Well, that’s enough about this book for now, give it a read if it sounds interesting!

How about you, have you read, or are you reading a book about Natural History of any kind?



That sounds like a very interesting book. I just finished Eager: The Surprising, Secret Life of Beavers and Why They Matter by Ben Goldfarb and a bit before that I enjoyed The Last Butterflies: A Scientist’s Quest to Save a Rare and Vanishing Creature by Nick Haddad. I think the next one on my list is Nature’s Best Hope: A New Approach to Conservation that Starts in Your Yard by Douglas W. Tallamy. Been a little busy/preoccupied to really get into reading lately but I think once I settle into something that will change.


One of my favorites is Tropical Nature: Life and Death in the Rain Forests of Central and South America by Ken Miyata and Adrian Forsyth. It’s an excellent collection of essays on the natural history and ecology of the neotropics.

It has lots of charming lines like the following describing typical frog parenting pratices:

They simply carry their charges to a convenient creek, where they abandon them with typical froglike callousness.

Aquagenesis: The Origin and Evolution of Life in the Sea by Richard Ellis is another fantastic read with the bonus that it’s illustrated by the author, who is an excellent artist as well as researcher and author.

Oceans of Kansas by Michael J. Everhart is a great read about the vast interior sea that covered North America when non-avian dinosaurs still wandered the planet.
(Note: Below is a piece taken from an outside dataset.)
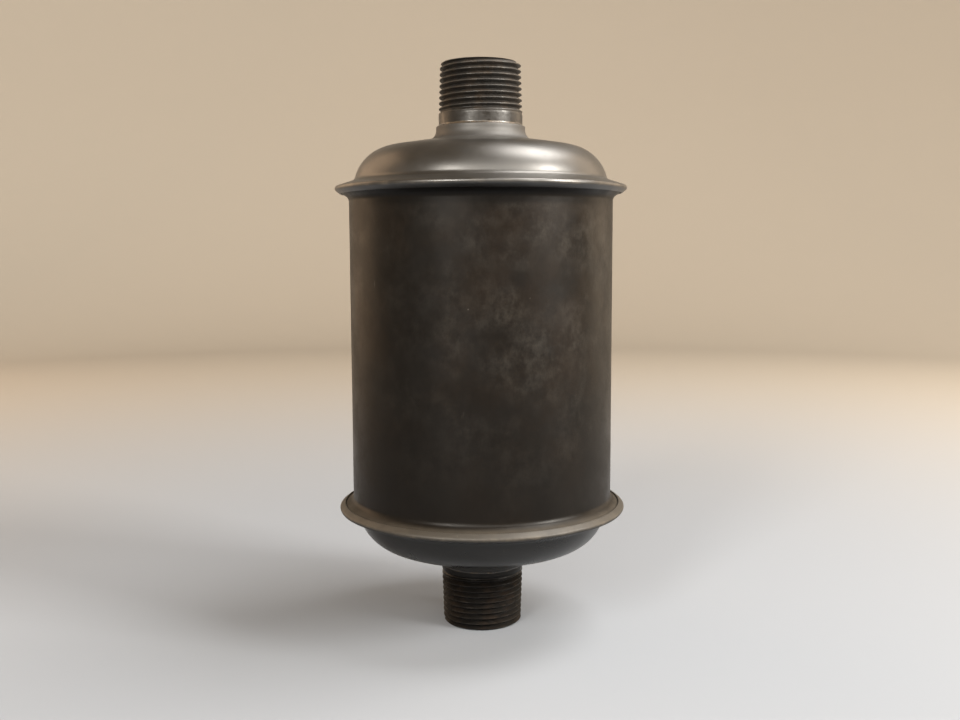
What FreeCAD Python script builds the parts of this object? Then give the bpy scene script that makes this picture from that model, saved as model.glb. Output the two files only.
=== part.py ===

It’s a bit dry at times, but is still quite good.

I’ve been reading quite a few books on past and present extinctions, and some of them are pretty good. When I’m back at my non-work computer I’ll pull up some of the titles.


I am reading Lichens of North America by Brodo et al… Most of the book is about identification but the first chapters are a really good general introduction. And the photos are awesome.
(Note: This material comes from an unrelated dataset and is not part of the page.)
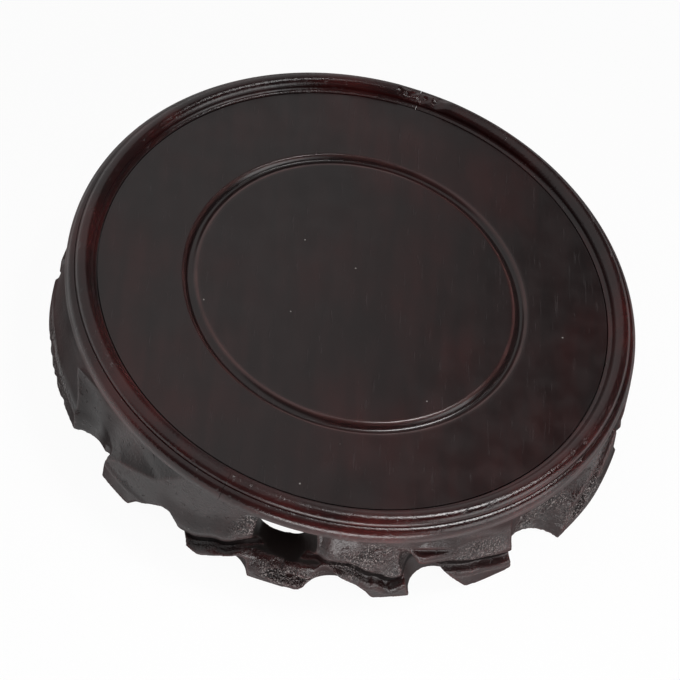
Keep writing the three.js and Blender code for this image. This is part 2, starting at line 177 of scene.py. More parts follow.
def addWorld():
    world = bpy.data.worlds.new("studio")
    bpy.context.scene.world = world
    world.use_nodes = True
    tree = world.node_tree
    background = tree.nodes["Background"]
    background.inputs["Color"].default_value = (1, 1, 1, 1)
    place = tree.nodes.new("ShaderNodeTexCoord").outputs["Generated"]
    direction = addNode(tree, "ShaderNodeSeparateXYZ", {"Vector": place})
    shares = [spread(tree, direction.outputs[axis], dark, bright)
              for axis, dark, bright in studio["wallEdges"]]
    strength = addNode(tree, "ShaderNodeMapRange", {
        "Value": math2(tree, "MULTIPLY", *shares),
        "To Min": studio["darkWall"], "To Max": studio["brightWall"]})
    tree.links.new(strength.outputs["Result"], background.inputs["Strength"])


def addFloor():
    half = studio["floorSize"] / 2 * mm
    mesh = bpy.data.meshes.new("floor")
    corners = [(-half, -half, 0), (half, -half, 0), (half, half, 0), (-half, half, 0)]
    mesh.from_pydata(corners, [], [(0, 1, 2, 3)])
    floor = link("floor", mesh)
    material, tree, shader = newMaterial("floorPaper")
    shader.inputs["Base Color"].default_value = studio["floorColor"]
    shader.inputs["Roughness"].default_value = studio["floorRoughness"]
    shader.inputs["Specular IOR Level"].default_value = 0.0
    paper = addNode(tree, "ShaderNodeEmission", {"Strength": 1.0})
    share = math2(tree, "MULTIPLY", plainRays(tree), studio["floorWhite"])
    blend = addNode(tree, "ShaderNodeMixShader",
                    {"Fac": share, 1: shader.outputs[0], 2: paper.outputs[0]})
    tree.links.new(blend.outputs[0], tree.nodes["Material Output"].inputs["Surface"])
    mesh.materials.append(material)


addCamera()
addLamps()
addWorld()
addFloor()

print("lacquer and wood")


def newGroup(name, inputs, outputs):
    group = bpy.data.node_groups.new(name, "ShaderNodeTree")
    for label, kind, value in inputs:
        socket = group.interface.new_socket(label, in_out="INPUT", socket_type=kind)
        if value is not None:
            socket.default_value = value
    for label, kind in outputs:
        group.interface.new_socket(label, in_out="OUTPUT", socket_type=kind)
    start = group.nodes.new("NodeGroupInput")
    end = group.nodes.new("NodeGroupOutput")
    return group, start, end


vectorKind, floatKind, colorKind = "NodeSocketVector", "NodeSocketFloat", "NodeSocketColor"
grainLook = {"detail": 4.0, "roughness": 0.6, "pores": (0.60, 0.72),
             "broad": (0.12, 0.3, 0.12), "broadDetail": 3.0, "broadWarp": 0.4}


def makeGrain():
    # grain of the wood under the lacquer: soft figure, pores drawn out along the second axis
    group, start, end = newGroup("grain", [
        ("Vector", vectorKind, None), ("Across", floatKind, 700.0), ("Along", floatKind, 30.0),
    ], [("Figure", floatKind), ("Pores", floatKind)])
    across, along = start.outputs["Across"], start.outputs["Along"]
    scale = addNode(group, "ShaderNodeCombineXYZ", {"X": across, "Y": along, "Z": across})
    place = addNode(group, "ShaderNodeVectorMath",
                    {0: start.outputs["Vector"], 1: scale.outputs[0]}, operation="MULTIPLY")
    fine = noiseTexture(group, place.outputs[0], 1.0, detail=grainLook["detail"],
                        roughness=grainLook["roughness"])
    broadPlace = addNode(group, "ShaderNodeVectorMath",
                         {0: place.outputs[0], 1: grainLook["broad"]}, operation="MULTIPLY")
    broad = noiseTexture(group, broadPlace.outputs[0], 1.0, detail=grainLook["broadDetail"],
                         distortion=grainLook["broadWarp"])
    group.links.new(broad, end.inputs["Figure"])
    group.links.new(spread(group, fine, *grainLook["pores"]), end.inputs["Pores"])
    return group


skinLook = {"detail": 3.0, "roughness": 0.55, "slowShare": 0.07, "slowDetail": 2.0, "slowHeight": 0.6,
            "dustScale": 75.0, "dustBand": (0.032, 0.014), "dustHeight": 1.2}


def makeLacquerSkin():
    # unevenness of brushed lacquer: its fine peel, slow brush marks and specks of dust
    group, start, end = newGroup("lacquerSkin", [
        ("Vector", vectorKind, None), ("Peel", floatKind, 1.0), ("Size", floatKind, 900.0),
    ], [("Height", floatKind), ("Gloss", floatKind), ("Dust", floatKind)])
    vector, size = start.outputs["Vector"], start.outputs["Size"]
    fine = noiseTexture(group, vector, size, detail=skinLook["detail"], roughness=skinLook["roughness"])
    slowSize = math2(group, "MULTIPLY", size, skinLook["slowShare"])
    slow = noiseTexture(group, vector, slowSize, detail=skinLook["slowDetail"])
    cells = addNode(group, "ShaderNodeTexVoronoi", {"Vector": vector, "Scale": skinLook["dustScale"]})
    dust = spread(group, cells.outputs["Distance"], *skinLook["dustBand"])
    height = math2(group, "MULTIPLY", fine, start.outputs["Peel"])
    for part, share in ((slow, skinLook["slowHeight"]), (dust, skinLook["dustHeight"])):
        height = math2(group, "ADD", height, math2(group, "MULTIPLY", part, share))
    group.links.new(height, end.inputs["Height"])
    group.links.new(slow, end.inputs["Gloss"])
    group.links.new(dust, end.inputs["Dust"])
    return group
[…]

My current one for a chapter or two before going to bed is Spying on Whales.

Goodreads summary

@leafybye , have you read California’s Fading Wildflowers: Lost Legacy and Biological Invasions by Richard A. Minnich?

No, sounds like a good one to check out!

I dont know about “Natural History book”, but I am reading a nice book about a lady (in Australia) who is trying to reforest her property back into sub-tropical rainforest after the area was logged for timber in the early 1900s. Its called “White beech” by Germaine Greer. The book talks about all the struggles that took place, for example, her trying to fight an uncountable amount of invasive species that can cover a whole property in weeks.

Its a good book…


Now I’m listening to a very old Botany text in the public domain and recorded by LibriVox. Search “librivox the elelments of Botany.”

Of course a lot of new knowledge has since been learned about plants, but other than some finer points, especially concerning xylem and phloem, whose terms didn’t seem to be invented yet. However, mostly the information is still correct. Interesting to listen to.

Also on Google ebooks free download.

The Elements of Botany by
William RUSCHENBERGER (1807 - 1895)

Although it is quite antiquated in terms of understanding and even chlorophyll is not mentioned.

One of the most recent I read was Neptune’s Ark by David Rains. It is about the fossil marine vertebrates (non-fish) of the North American west coast.

David Quammen’s Spillover: Animal Infections and the Next Human Pandemic, published in 2012, in which he details the increasing number of zoonoses, how they may have crossed over from animal to human, details the efforts made by researchers, and in which he suggested that a coronavirus was a leading candidate to cause the next ‘big one’. A bit on the lengthy side, but an interesting read.


This topic was automatically closed 60 days after the last reply. New replies are no longer allowed.